STARKVILLE, Miss. – A Mississippi State English and philosophy double-major from Vicksburg has been awarded the coveted Rhodes Scholarship.
University senior Donald M. “Field” Brown received what widely is considered the world’s most celebrated and prestigious international fellowship. He is a 2010 Vicksburg High School graduate.
MSU President Mark E. Keenum said that Brown’s selection as a Rhodes Scholar is a source of tremendous pride to the university’s students, faculty and staff.
“First and foremost, Field Brown’s selection as a Rhodes Scholar is a testament to his own drive and determination and the nurturing influence of his wonderful family,” said Keenum. “But it is also a resounding testament to the quality of scholarship, intellectual rigor, and encouragement that we strive to provide each and every student. This outstanding news makes for quite a Thanksgiving at Mississippi State University. We rejoice when our students succeed.”
Each year, 32 young Americans are chosen on the basis of demonstrated scholarly achievements, character, commitment to others and the common good, and leadership potential.
Brown is MSU’s second Rhodes Scholar and the first since 1911. Other universities with Rhodes Scholars this year include: Harvard; Yale; Princeton; Villanova; Williams College; Wake Forest; Tennessee; Georgia Tech; Massachusetts Institute of Technology; Wisconsin; University of Chicago; Washington University; Carnegie Mellon University and the University of California, Berkeley.
Mississippi State, Brown said, has offered him the best undergraduate experience possible.
“I couldn’t be in a better position if I had gone anywhere else,” he said. He added that his professors have given him “concrete ways to be the best in my field.
“That’s all you can ask from a college education,” he said.
Brown also has studied English literature at Christ Church College in Oxford, England. According to the Rhodes Trust, Brown’s senior thesis focuses on Ralph Ellison and argues how politically radical novelists were forced to mute their political ideas to become visible and respected.

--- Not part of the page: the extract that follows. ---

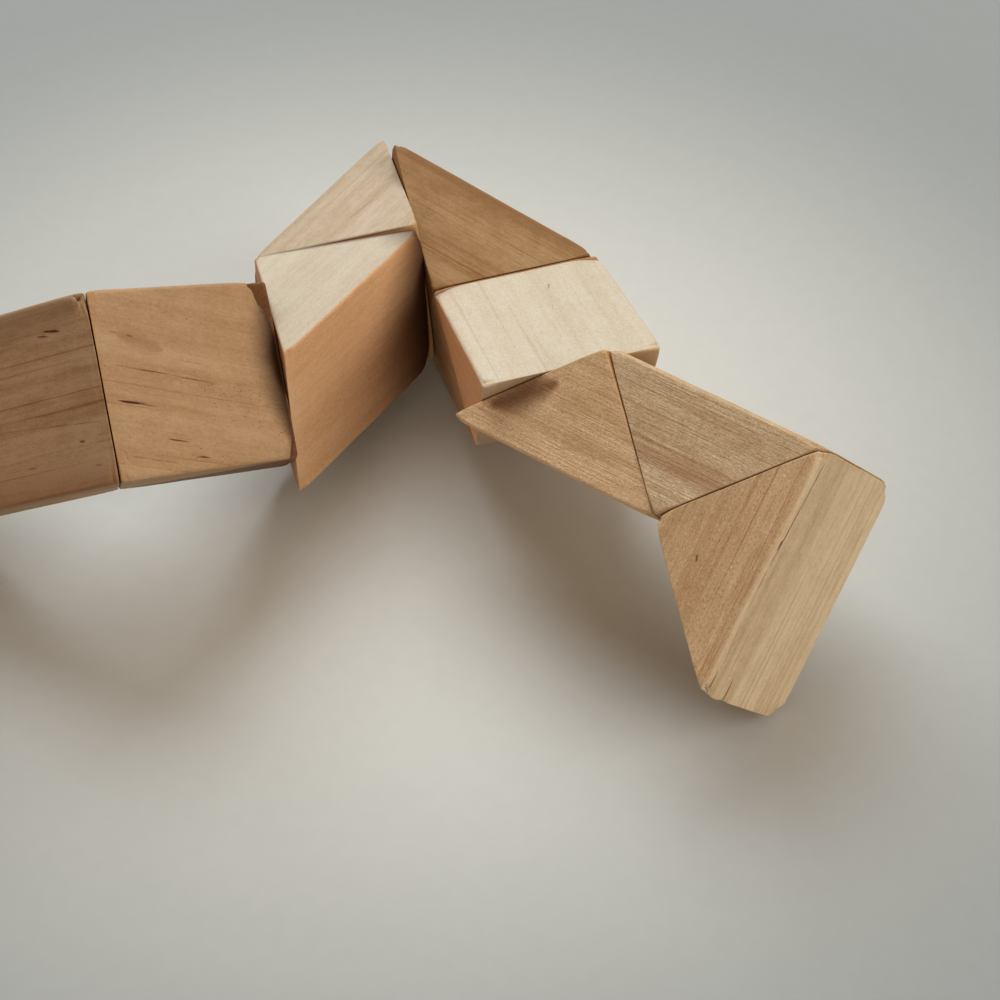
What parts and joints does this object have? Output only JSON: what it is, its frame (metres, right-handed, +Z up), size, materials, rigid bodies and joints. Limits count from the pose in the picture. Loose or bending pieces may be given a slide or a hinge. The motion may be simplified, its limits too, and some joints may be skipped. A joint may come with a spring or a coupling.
{
  "type": "twisty snake puzzle",
  "caption": "Natural wood twisty snake puzzle: a chain of triangular wedges on an elastic cord, laid in a loose zigzag.",
  "frame": {"origin": "under the middle of the bounding box, on the surface that the chain rests on", "axes": "+Z up; +Y away from the viewer, along the chain's longest extent; +X to the viewer's right, towards wedge_24"},
  "size_m": [0.1658, 0.1892, 0.0419],
  "materials": {
    "pale_wood": "unvarnished, finely sanded",
    "tan_wood": "unvarnished, finely sanded",
    "brown_wood": "unvarnished, sawn",
    "plug_wood": "end grain dowel",
    "elastic_cord": "matt woven sleeve over rubber"
  },
  "bodies": {
    "wedge_01": {"wedge_01": "tan_wood", "cord_run_01": "elastic_cord", "end_plug_01": "plug_wood"},
    "wedge_02": {"wedge_02": "brown_wood", "cord_run_02": "elastic_cord"},
    "wedge_03": {"wedge_03": "pale_wood", "cord_run_03": "elastic_cord"},
    "wedge_04": {"wedge_04": "tan_wood", "cord_run_04": "elastic_cord"},
    "wedge_05": {"wedge_05": "pale_wood", "cord_run_05": "elastic_cord"},
    "wedge_06": {"wedge_06": "brown_wood", "cord_run_06": "elastic_cord"},
    "wedge_07": {"wedge_07": "tan_wood", "cord_run_07": "elastic_cord"},
    "wedge_08": {"wedge_08": "pale_wood", "cord_run_08": "elastic_cord"},
    "wedge_09": {"wedge_09": "pale_wood", "cord_run_09": "elastic_cord"},
    "wedge_10": {"wedge_10": "brown_wood", "cord_run_10": "elastic_cord"},
    "wedge_11": {"wedge_11": "tan_wood", "cord_run_11": "elastic_cord"},
    "wedge_12": {"wedge_12": "pale_wood", "cord_run_12": "elastic_cord"},
    "wedge_13": {"wedge_13": "tan_wood", "cord_run_13": "elastic_cord"},
    "wedge_14": {"wedge_14": "brown_wood", "cord_run_14": "elastic_cord"},
    "wedge_15": {"wedge_15": "tan_wood", "cord_run_15": "elastic_cord"},
    "wedge_16": {"wedge_16": "pale_wood", "cord_run_16": "elastic_cord"},
    "wedge_17": {"wedge_17": "pale_wood", "cord_run_17": "elastic_cord"},
    "wedge_18": {"wedge_18": "pale_wood", "cord_run_18": "elastic_cord"},
    "wedge_19": {"wedge_19": "brown_wood", "cord_run_19": "elastic_cord"},
    "wedge_20": {"wedge_20": "tan_wood", "cord_run_20": "elastic_cord"},
    "wedge_21": {"wedge_21": "pale_wood", "cord_run_21": "elastic_cord"},
    "wedge_22": {"wedge_22": "tan_wood", "cord_run_22": "elastic_cord"},
    "wedge_23": {"wedge_23": "tan_wood", "cord_run_23": "elastic_cord"},
    "wedge_24": {"wedge_24": "pale_wood", "cord_run_24": "elastic_cord", "end_plug_24": "plug_wood"}
  },
  "joints": [
    {"name": "twist_01_02", "type": "hinge", "parent": "wedge_01", "child": "wedge_02", "pos_m": [-0.06512, -0.07201, 0.02074], "axis": [0.1906, -0.6921, -0.6962], "continuous": true},
    {"name": "twist_02_03", "type": "hinge", "parent": "wedge_02", "child": "wedge_03", "pos_m": [-0.06859, -0.0583, 0.02053], "axis": [0.1561, -0.6788, 0.7175], "continuous": true},
    {"name": "twist_03_04", "type": "hinge", "parent": "wedge_03", "child": "wedge_04", "pos_m": [-0.07206, -0.04459, 0.02032], "axis": [0.1906, -0.6921, -0.6962], "continuous": true},
    {"name": "twist_04_05", "type": "hinge", "parent": "wedge_04", "child": "wedge_05", "pos_m": [-0.06427, -0.03522, 0.02749], "axis": [0.9692, 0.2455, 0.0213], "continuous": true},
    {"name": "twist_05_06", "type": "hinge", "parent": "wedge_05", "child": "wedge_06", "pos_m": [-0.05614, -0.02597, 0.02053], "axis": [-0.1561, 0.6788, -0.7175], "continuous": true},
    {"name": "twist_06_07", "type": "hinge", "parent": "wedge_06", "child": "wedge_07", "pos_m": [-0.04801, -0.01673, 0.01357], "axis": [-0.9692, -0.2455, -0.0213], "continuous": true},
    {"name": "twist_07_08", "type": "hinge", "parent": "wedge_07", "child": "wedge_08", "pos_m": [-0.04022, -0.00736, 0.02074], "axis": [-0.1906, 0.6921, 0.6962], "continuous": true},
    {"name": "twist_08_09", "type": "hinge", "parent": "wedge_08", "child": "wedge_09", "pos_m": [-0.04369, 0.00635, 0.02053], "axis": [0.1561, -0.6788, 0.7175], "continuous": true},
    {"name": "twist_09_10", "type": "hinge", "parent": "wedge_09", "child": "wedge_10", "pos_m": [-0.04716, 0.02006, 0.02032], "axis": [-0.1906, 0.6921, 0.6962], "continuous": true},
    {"name": "twist_10_11", "type": "hinge", "parent": "wedge_10", "child": "wedge_11", "pos_m": [-0.03937, 0.02944, 0.02749], "axis": [-0.9692, -0.2455, -0.0213], "continuous": true},
    {"name": "twist_11_12", "type": "hinge", "parent": "wedge_11", "child": "wedge_12", "pos_m": [-0.03124, 0.03868, 0.02053], "axis": [-0.1561, 0.6788, -0.7175], "range_deg": [-4, 4]},
    {"name": "twist_12_13", "type": "hinge", "parent": "wedge_12", "child": "wedge_13", "pos_m": [-0.02311, 0.04792, 0.01357], "axis": [0.9692, 0.2455, 0.0213], "continuous": true},
    {"name": "twist_13_14", "type": "hinge", "parent": "wedge_13", "child": "wedge_14", "pos_m": [-0.01186, 0.04359, 0.02096], "axis": [0.1561, -0.6788, 0.7175], "range_deg": [-4, 4]},
    {"name": "twist_14_15", "type": "hinge", "parent": "wedge_14", "child": "wedge_15", "pos_m": [-0.00061, 0.03926, 0.02834], "axis": [0.9692, 0.2455, 0.0213], "continuous": true},
    {"name": "twist_15_16", "type": "hinge", "parent": "wedge_15", "child": "wedge_16", "pos_m": [0.00752, 0.0485, 0.02138], "axis": [-0.1561, 0.6788, -0.7175], "range_deg": [-4, 4]},
    {"name": "twist_16_17", "type": "hinge", "parent": "wedge_16", "child": "wedge_17", "pos_m": [0.01565, 0.05774, 0.01442], "axis": [-0.9692, -0.2455, -0.0213], "continuous": true},
    {"name": "twist_17_18", "type": "hinge", "parent": "wedge_17", "child": "wedge_18", "pos_m": [0.02292, 0.06986, 0.01379], "axis": [-0.2429, 0.9663, -0.0848], "range_deg": [-0.5, 5]},
    {"name": "twist_18_19", "type": "hinge", "parent": "wedge_18", "child": "wedge_19", "pos_m": [0.03014, 0.08202, 0.01367], "axis": [0.9657, 0.2492, 0.0734], "continuous": true},
    {"name": "twist_19_20", "type": "hinge", "parent": "wedge_19", "child": "wedge_20", "pos_m": [0.04235, 0.07597, 0.00986], "axis": [0.2548, -0.8534, -0.4547], "range_deg": [-1, 3]},
    {"name": "twist_20_21", "type": "hinge", "parent": "wedge_20", "child": "wedge_21", "pos_m": [0.0454, 0.06286, 0.01419], "axis": [0.0506, -0.4578, 0.8876], "range_deg": [-3, 6]},
    {"name": "twist_21_22", "type": "hinge", "parent": "wedge_21", "child": "wedge_22", "pos_m": [0.04846, 0.04975, 0.01852], "axis": [-0.2548, 0.8534, 0.4547], "continuous": true},
    {"name": "twist_22_23", "type": "hinge", "parent": "wedge_22", "child": "wedge_23", "pos_m": [0.05946, 0.0409, 0.0193], "axis": [0.8458, -0.0313, 0.5326], "range_deg": [-0.5, 8]},
    {"name": "twist_23_24", "type": "hinge", "parent": "wedge_23", "child": "wedge_24", "pos_m": [0.07022, 0.03179, 0.02046], "axis": [-0.2299, 0.8795, 0.4167], "continuous": true}
  ]
}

The scholarships are provided by the Rhodes Trust, a British charity established in the will of businessman and mining magnate Cecil J. Rhodes. The goal is to promote international understanding and provide full financial support for students pursuing graduate degrees at the University of Oxford, the first of its kind in the English-speaking world and one of the world’s leading institutions of higher learning.
Brown, the son of Willie and Cynthia Brown, said he is particularly interested in studying post-World War II African-American literature. He said both English and philosophy are related to his love of studying ideas.

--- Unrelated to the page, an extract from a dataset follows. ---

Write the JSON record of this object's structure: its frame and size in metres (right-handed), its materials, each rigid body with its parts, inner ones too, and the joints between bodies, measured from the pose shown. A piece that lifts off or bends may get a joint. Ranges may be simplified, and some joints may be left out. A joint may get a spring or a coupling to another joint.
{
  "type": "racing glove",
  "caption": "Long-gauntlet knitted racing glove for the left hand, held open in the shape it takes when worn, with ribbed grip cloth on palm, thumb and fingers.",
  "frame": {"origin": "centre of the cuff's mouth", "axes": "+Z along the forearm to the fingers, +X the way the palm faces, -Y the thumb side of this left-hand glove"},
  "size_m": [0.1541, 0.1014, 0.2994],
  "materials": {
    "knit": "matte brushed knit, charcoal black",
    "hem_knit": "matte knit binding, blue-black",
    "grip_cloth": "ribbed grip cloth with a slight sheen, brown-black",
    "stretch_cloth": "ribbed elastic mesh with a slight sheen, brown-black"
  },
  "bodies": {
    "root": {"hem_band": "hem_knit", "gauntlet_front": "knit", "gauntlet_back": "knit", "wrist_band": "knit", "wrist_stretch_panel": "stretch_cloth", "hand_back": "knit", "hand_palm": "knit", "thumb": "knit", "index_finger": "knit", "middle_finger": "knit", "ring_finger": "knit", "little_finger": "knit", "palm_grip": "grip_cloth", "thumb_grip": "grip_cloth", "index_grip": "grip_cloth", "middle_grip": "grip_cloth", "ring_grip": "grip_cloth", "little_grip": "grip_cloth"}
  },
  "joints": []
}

“English is the narrative form; literature deals with everyday people and how they relate to ideas,” Brown said. “Philosophy is the systematic study of ideas, and the two go together.”
Brown said that, while the promise of continuing his studies at Oxford is thrilling, the reality of gaining the fellowship is life changing.
“So many great minds have walked the halls of Oxford, including tons of writers and a lot of important thinkers who have shaped the western world,” Brown said.
Brown said he plans to pursue masters of studies degrees in both American literature and modern English literature. Specifically, he is interested in trans-Atlantic interactions within literature, particularly how McCarthyism scare tactics of the 1950s and the Cold War affected which books were promoted.
Chris Snyder, dean of MSU’s Shackles Honors College, said Brown has shown a commitment to doing extra work, taking risks and putting academics first during his tenure as a Mississippi State student. “Field is a burgeoning intellectual with great humility, faith and a strong family foundation,” Snyder said.
His parents both emphasized education to Brown and his older brother Willie Brown Jr., an MSU engineering graduate who was a Distinguished Scholar–the top honor awarded to entering freshmen. He went on to earn a master’s degree in psychology from the university before joining MSU’s nationally recognized Social Science Research Center.
In addition to discussing books together, Brown said his family often enjoyed watching “Jeopardy,” the long-running television game show in which contestants are tested on general knowledge.
Brown entered MSU after graduating third in his high school class and enrolled in the university’s Shackles Honors College. He also came as an accomplished high school athlete–a ranked tennis player.
Snyder said Brown quickly became a leader in several campus organizations. In addition to co-founding “The Streetcar,” a literary magazine, Brown served as president of the Philosophy and Religion Club, was a member of the MSU Roadrunners student recruiting team and was active in intramural sports.
Brown credited Snyder and Thomas Anderson, associate professor of English and director of the Office of Prestigious External Scholarships, for his pursuit of a Rhodes Scholarship. He said in addition to assisting him with the scholarship process, the two professors have encouraged him in many ways, as have several other English and philosophy faculty members.